Smokeping, which does ping periodically, and graphs the results, have been invaluable. Here's the link to our smokeping page:

When we first started using smokeping, some of the results were totally off. The graphs were recording high latency for pings to the firewall periodically, when we were expecting under 1ms. Turns out, having syslog on for our firewall was overloading the CPU.

We added more locations over time, eg. Hong Kong, Indonesia, Malaysia, Vietnam, USA, UK. When there's problems, we feedback to our datacentre provider, and the network guys has been responsive to fixing problems.

How to interpret the graphs? Why does some of the graphs show alot of deviation?

There's a bit of trial and error to the targets that we use for the graphs. Some of the targets are servers, some of them are routers. Many routers will slow down responses to ICMP packets when the CPU is busy, and that is shown as higher latency in the graphs although normal traffic is not affected. Sometimes the servers choosen has low bandwidth, and the latency shoots up during peak usage. As far as possible, we try not to use these (busy routers, bandwidth starved servers) as targets.

Why do we want to show customers these graphs when some of them look downright ugly?

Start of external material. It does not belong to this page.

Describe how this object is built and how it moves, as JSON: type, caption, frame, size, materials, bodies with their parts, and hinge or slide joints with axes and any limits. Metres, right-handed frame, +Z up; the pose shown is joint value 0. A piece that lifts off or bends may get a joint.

1. "Debugging". Can you think of times when you encounter problems with the network, send an email to your service provider, and they respond later that there's no problems ? We need to keep a record so when customers tell us there's problems at a particular time, we can get our provider to check, and provide them with the graphs to help them check. This reduces the time taken to resolve problems. Also, we check the graphs periodically, if we notice problems, we get our provider to fix them. What we have not yet done but would like to, is to do active monitoring with thresholds, and SMS alerts when those thresholds are breached.

2. Customer expectations and customer turn over. Our target market are sysadmins, people who understands the Internet is a best effort network, who chooses to pay more for SCSI, and brings around a UMPC with 3G. We do not mind scaring away potential customers who expect a perfect network with 0% packet loss 24x7 to all locations around the world; customers who ask why ping round trip from Singapore to USA latency is 200ms and not 30ms. We also want customers to know what they are paying for, and if the network is not good enough, they should know beforehand, and not after paying.

08 Jun 08